** Given material **
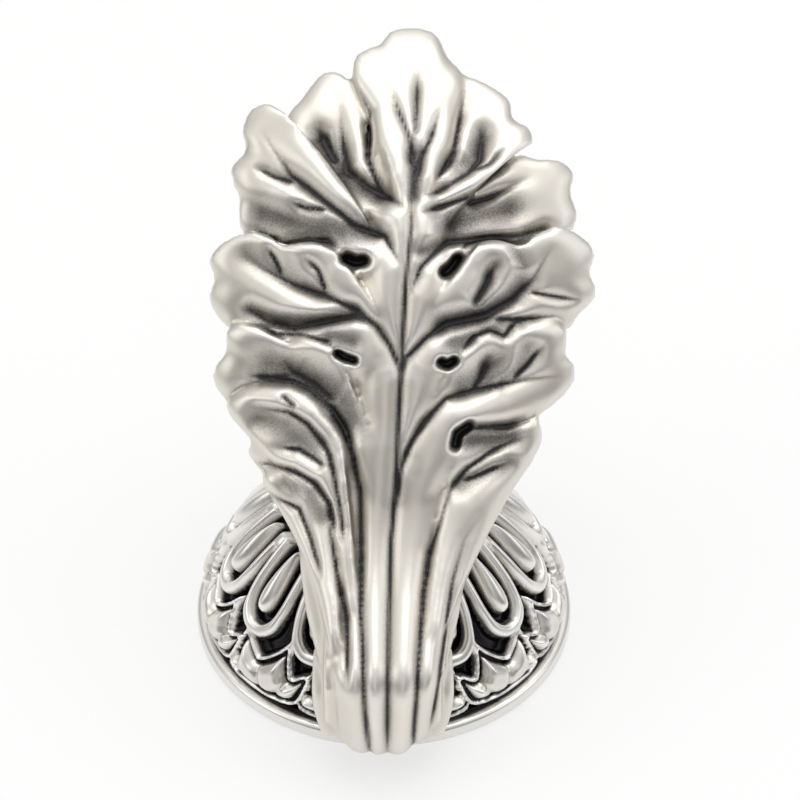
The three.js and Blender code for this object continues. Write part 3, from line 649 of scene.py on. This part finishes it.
# sprayed hollows: points, half width, darkness and depth of the dish
sprays = [
    ([(-11.6, 60.4), (-8.2, 58.9), (-4, 58), (-1.5, 57.8)], 1.7, 0.75, 0.7),
    ([(-6, 68.5), (-4.6, 66), (-3.2, 63.4), (-0.7, 61.6)], 1.5, 0.8, 0.8),
    ([(3.2, 65.8), (3.1, 61.5)], 1.0, 0.75, 0.5),
    ([(-0.7, 66), (0.4, 64.5)], 0.9, 0.35, 0.2),
    ([(-9.1, 63.9), (-6.8, 61.9), (-4.9, 60.2), (-1.8, 58.5)], 1.1, 0.5, 0.4),
    ([(-13, 56), (-10.2, 54.4), (-6.3, 52.3)], 1.6, 0.5, 0.6),
    ([(-12.9, 50.6), (-10.2, 49.4), (-6.3, 49.5), (-2.9, 50.2)], 1.0, 0.75, 0.6),
    ([(-11, 45.2), (-8.2, 44.4), (-4.9, 42.9), (-3.4, 40)], 2.2, 0.7, 0.9),
    ([(-5.1, 48), (-2.9, 47.5)], 1.0, 0.7, 0.4),
    ([(-12, 39.9), (-9.3, 39), (-6.3, 37.6)], 1.5, 0.6, 0.6),
    ([(-9.5, 33.8), (-7, 33), (-5.8, 30.5)], 1.0, 0.6, 0.4),
    ([(7.2, 65.2), (8.9, 66.3), (9.6, 68.5)], 1.4, 0.7, 0.7),
    ([(6.9, 59.2), (9.4, 60.4), (12.2, 61.3)], 2.0, 0.85, 1.0),
    ([(3.6, 56), (6.9, 57.5), (10.5, 58), (13.3, 58.2), (15.6, 59.3)], 0.9, 0.7, 0.5),
    ([(5.7, 49.2), (9.4, 49.8), (12.2, 51.4), (13.6, 53.1)], 1.5, 0.7, 0.8),
    ([(10.8, 55), (10.1, 53), (9.1, 51.1)], 1.1, 0.6, 0.5),
    ([(12.7, 56.3), (13.5, 55)], 0.9, 0.6, 0.3),
    ([(9.9, 49), (13.3, 49.1)], 0.9, 0.6, 0.4),
    ([(6.9, 47.3), (8.5, 47.9)], 1.3, 0.65, 0.4),
    ([(7.7, 43.3), (9.9, 44.1), (10.8, 45.5)], 1.7, 0.65, 0.8),
    ([(14.1, 46.9), (13.3, 44.9), (11.6, 43.6)], 1.2, 0.55, 0.5),
    ([(8.3, 38), (10.5, 38.2), (12.5, 38.4)], 1.4, 0.8, 0.8),
    ([(12.2, 35.8), (9.8, 34.8), (7.5, 33.5)], 1.1, 0.6, 0.4),
]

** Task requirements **
From the data above, extract every line in its exact form.

** Final result **
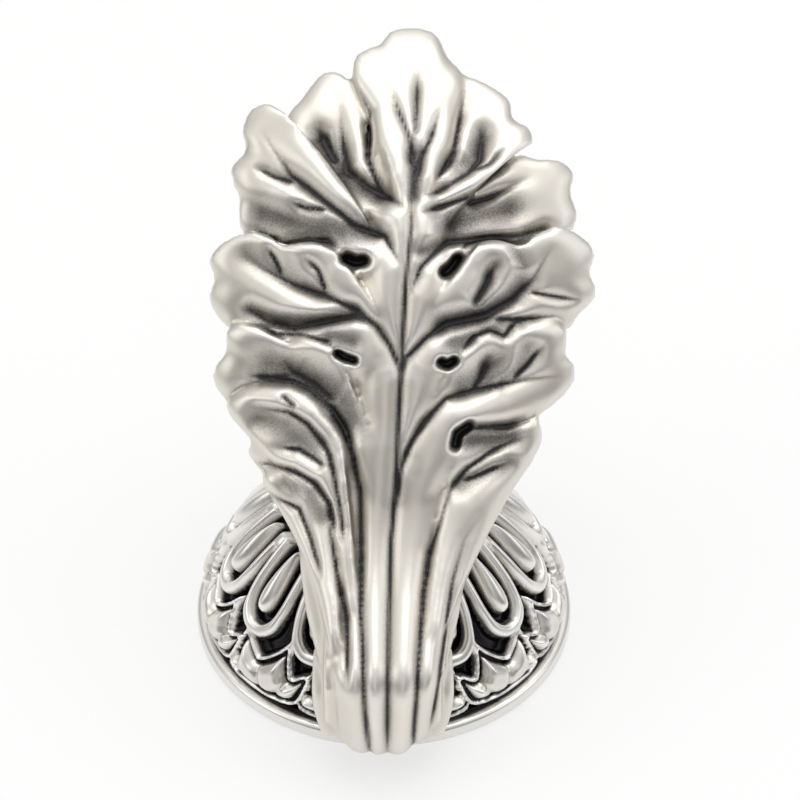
The three.js and Blender code for this object continues. Write part 3, from line 649 of scene.py on. This part finishes it.
# sprayed hollows: points, half width, darkness and depth of the dish
sprays = [
    ([(-11.6, 60.4), (-8.2, 58.9), (-4, 58), (-1.5, 57.8)], 1.7, 0.75, 0.7),
    ([(-6, 68.5), (-4.6, 66), (-3.2, 63.4), (-0.7, 61.6)], 1.5, 0.8, 0.8),
    ([(3.2, 65.8), (3.1, 61.5)], 1.0, 0.75, 0.5),
    ([(-0.7, 66), (0.4, 64.5)], 0.9, 0.35, 0.2),
    ([(-9.1, 63.9), (-6.8, 61.9), (-4.9, 60.2), (-1.8, 58.5)], 1.1, 0.5, 0.4),
    ([(-13, 56), (-10.2, 54.4), (-6.3, 52.3)], 1.6, 0.5, 0.6),
    ([(-12.9, 50.6), (-10.2, 49.4), (-6.3, 49.5), (-2.9, 50.2)], 1.0, 0.75, 0.6),
    ([(-11, 45.2), (-8.2, 44.4), (-4.9, 42.9), (-3.4, 40)], 2.2, 0.7, 0.9),
    ([(-5.1, 48), (-2.9, 47.5)], 1.0, 0.7, 0.4),
    ([(-12, 39.9), (-9.3, 39), (-6.3, 37.6)], 1.5, 0.6, 0.6),
    ([(-9.5, 33.8), (-7, 33), (-5.8, 30.5)], 1.0, 0.6, 0.4),
    ([(7.2, 65.2), (8.9, 66.3), (9.6, 68.5)], 1.4, 0.7, 0.7),
    ([(6.9, 59.2), (9.4, 60.4), (12.2, 61.3)], 2.0, 0.85, 1.0),
    ([(3.6, 56), (6.9, 57.5), (10.5, 58), (13.3, 58.2), (15.6, 59.3)], 0.9, 0.7, 0.5),
    ([(5.7, 49.2), (9.4, 49.8), (12.2, 51.4), (13.6, 53.1)], 1.5, 0.7, 0.8),
    ([(10.8, 55), (10.1, 53), (9.1, 51.1)], 1.1, 0.6, 0.5),
    ([(12.7, 56.3), (13.5, 55)], 0.9, 0.6, 0.3),
    ([(9.9, 49), (13.3, 49.1)], 0.9, 0.6, 0.4),
    ([(6.9, 47.3), (8.5, 47.9)], 1.3, 0.65, 0.4),
    ([(7.7, 43.3), (9.9, 44.1), (10.8, 45.5)], 1.7, 0.65, 0.8),
    ([(14.1, 46.9), (13.3, 44.9), (11.6, 43.6)], 1.2, 0.55, 0.5),
    ([(8.3, 38), (10.5, 38.2), (12.5, 38.4)], 1.4, 0.8, 0.8),
    ([(12.2, 35.8), (9.8, 34.8), (7.5, 33.5)], 1.1, 0.6, 0.4),
]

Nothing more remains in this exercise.